REQUIRED TASK:
Reproduce all of the material word for word.

GIVEN DATA:
★ ★ ★ ★

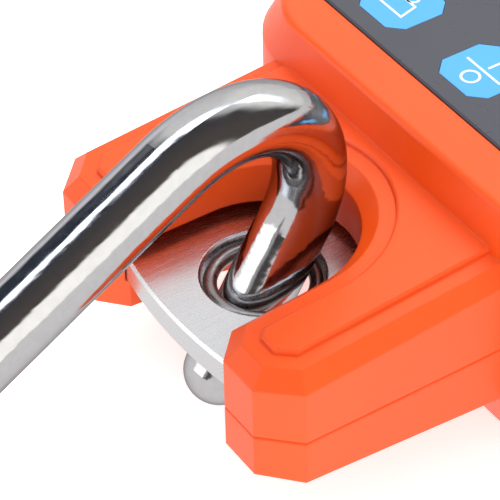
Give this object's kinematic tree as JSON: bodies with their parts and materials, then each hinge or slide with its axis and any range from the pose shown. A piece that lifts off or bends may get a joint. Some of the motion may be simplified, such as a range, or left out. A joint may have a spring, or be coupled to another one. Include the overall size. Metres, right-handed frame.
{
  "type": "digital hanging scale",
  "caption": "Small digital hanging scale: orange two-shell case, aluminium load-cell plate with an eye at each end, bent-bar load hook, closed hanging ring, face panel with display and keys.",
  "frame": {"origin": "centre of the flat back face of the case", "axes": "+Z out of the display side, +Y towards the hanging ring, -Y towards the load hook; the scale lies on its back"},
  "size_m": [0.074, 0.3191, 0.0536],
  "materials": {
    "case_plastic": "satin moulded orange, fine spark texture",
    "panel_plastic": "dark grey printed face sheet, satin",
    "window_plastic": "smoked clear window",
    "key_plastic": "light blue, satin",
    "switch_plastic": "black",
    "aluminium": "milled, fine machining lines",
    "gauge_film": "amber film",
    "wire_cover": "red cover",
    "ring_steel": "dark turned steel",
    "polished_steel": "mirror-polished stainless bar",
    "board": "green solder mask",
    "chip_plastic": "black",
    "lcd": "grey-green display glass",
    "light_guide": "milky light guide",
    "cell_sleeve": "dark printed sleeve",
    "spring_steel": "nickel-plated",
    "screw_steel": "zinc-plated"
  },
  "bodies": {
    "scale_body": {"front_case": "case_plastic", "rear_case": "case_plastic", "face_panel": "panel_plastic", "display_window": "window_plastic", "key_switches": "switch_plastic", "load_cell_plate": "aluminium", "strain_gauges": "gauge_film", "gauge_wires": "wire_cover", "lower_eye_ring": "ring_steel", "upper_eye_ring": "ring_steel", "main_board": "board", "chips": "chip_plastic", "buzzer": "chip_plastic", "display_frame": "switch_plastic", "lcd_glass": "lcd", "backlight": "light_guide", "contact_strips": "chip_plastic", "batteries": "cell_sleeve", "contact_plates": "spring_steel", "contact_springs": "spring_steel", "case_screws": "screw_steel", "plate_screws": "screw_steel", "board_screws": "screw_steel"},
    "unit_key": {"key_unit": "key_plastic", "plunger_unit": "switch_plastic"},
    "power_key": {"key_power": "key_plastic", "plunger_power": "switch_plastic"},
    "hold_key": {"key_hold": "key_plastic", "plunger_hold": "switch_plastic"},
    "hook_body": {"load_hook": "polished_steel"},
    "ring_body": {"hanging_ring": "polished_steel"},
    "cover_body": {"battery_cover": "case_plastic"}
  },
  "joints": [
    {"name": "hook_swing", "type": "hinge", "parent": "scale_body", "child": "hook_body", "pos_m": [-0.0002, -0.05795, 0.017], "axis": [0.9823, 0.1469, -0.1159], "range_deg": [0, 57]},
    {"name": "ring_swing", "type": "hinge", "parent": "scale_body", "child": "ring_body", "pos_m": [0, 0.0708, 0.017], "axis": [1, 0, 0], "range_deg": [-60, 60]},
    {"name": "unit_key_press", "type": "slide", "parent": "scale_body", "child": "unit_key", "axis": [0, 0, -1], "range_m": [0, 0.00035], "stiffness_N_per_m": 700},
    {"name": "power_key_press", "type": "slide", "parent": "scale_body", "child": "power_key", "axis": [0, 0, -1], "range_m": [0, 0.00035], "stiffness_N_per_m": 700},
    {"name": "hold_key_press", "type": "slide", "parent": "scale_body", "child": "hold_key", "axis": [0, 0, -1], "range_m": [0, 0.00035], "stiffness_N_per_m": 700},
    {"name": "cover_slide", "type": "slide", "parent": "scale_body", "child": "cover_body", "axis": [0, 1, 0], "range_m": [0, 0.02]}
  ]
}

★ ★ ★ ★

EXERCISE ANSWER:
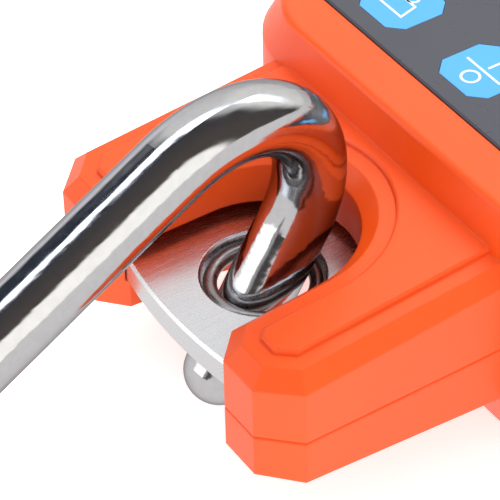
Give this object's kinematic tree as JSON: bodies with their parts and materials, then each hinge or slide with its axis and any range from the pose shown. A piece that lifts off or bends may get a joint. Some of the motion may be simplified, such as a range, or left out. A joint may have a spring, or be coupled to another one. Include the overall size. Metres, right-handed frame.
{
  "type": "digital hanging scale",
  "caption": "Small digital hanging scale: orange two-shell case, aluminium load-cell plate with an eye at each end, bent-bar load hook, closed hanging ring, face panel with display and keys.",
  "frame": {"origin": "centre of the flat back face of the case", "axes": "+Z out of the display side, +Y towards the hanging ring, -Y towards the load hook; the scale lies on its back"},
  "size_m": [0.074, 0.3191, 0.0536],
  "materials": {
    "case_plastic": "satin moulded orange, fine spark texture",
    "panel_plastic": "dark grey printed face sheet, satin",
    "window_plastic": "smoked clear window",
    "key_plastic": "light blue, satin",
    "switch_plastic": "black",
    "aluminium": "milled, fine machining lines",
    "gauge_film": "amber film",
    "wire_cover": "red cover",
    "ring_steel": "dark turned steel",
    "polished_steel": "mirror-polished stainless bar",
    "board": "green solder mask",
    "chip_plastic": "black",
    "lcd": "grey-green display glass",
    "light_guide": "milky light guide",
    "cell_sleeve": "dark printed sleeve",
    "spring_steel": "nickel-plated",
    "screw_steel": "zinc-plated"
  },
  "bodies": {
    "scale_body": {"front_case": "case_plastic", "rear_case": "case_plastic", "face_panel": "panel_plastic", "display_window": "window_plastic", "key_switches": "switch_plastic", "load_cell_plate": "aluminium", "strain_gauges": "gauge_film", "gauge_wires": "wire_cover", "lower_eye_ring": "ring_steel", "upper_eye_ring": "ring_steel", "main_board": "board", "chips": "chip_plastic", "buzzer": "chip_plastic", "display_frame": "switch_plastic", "lcd_glass": "lcd", "backlight": "light_guide", "contact_strips": "chip_plastic", "batteries": "cell_sleeve", "contact_plates": "spring_steel", "contact_springs": "spring_steel", "case_screws": "screw_steel", "plate_screws": "screw_steel", "board_screws": "screw_steel"},
    "unit_key": {"key_unit": "key_plastic", "plunger_unit": "switch_plastic"},
    "power_key": {"key_power": "key_plastic", "plunger_power": "switch_plastic"},
    "hold_key": {"key_hold": "key_plastic", "plunger_hold": "switch_plastic"},
    "hook_body": {"load_hook": "polished_steel"},
    "ring_body": {"hanging_ring": "polished_steel"},
    "cover_body": {"battery_cover": "case_plastic"}
  },
  "joints": [
    {"name": "hook_swing", "type": "hinge", "parent": "scale_body", "child": "hook_body", "pos_m": [-0.0002, -0.05795, 0.017], "axis": [0.9823, 0.1469, -0.1159], "range_deg": [0, 57]},
    {"name": "ring_swing", "type": "hinge", "parent": "scale_body", "child": "ring_body", "pos_m": [0, 0.0708, 0.017], "axis": [1, 0, 0], "range_deg": [-60, 60]},
    {"name": "unit_key_press", "type": "slide", "parent": "scale_body", "child": "unit_key", "axis": [0, 0, -1], "range_m": [0, 0.00035], "stiffness_N_per_m": 700},
    {"name": "power_key_press", "type": "slide", "parent": "scale_body", "child": "power_key", "axis": [0, 0, -1], "range_m": [0, 0.00035], "stiffness_N_per_m": 700},
    {"name": "hold_key_press", "type": "slide", "parent": "scale_body", "child": "hold_key", "axis": [0, 0, -1], "range_m": [0, 0.00035], "stiffness_N_per_m": 700},
    {"name": "cover_slide", "type": "slide", "parent": "scale_body", "child": "cover_body", "axis": [0, 1, 0], "range_m": [0, 0.02]}
  ]
}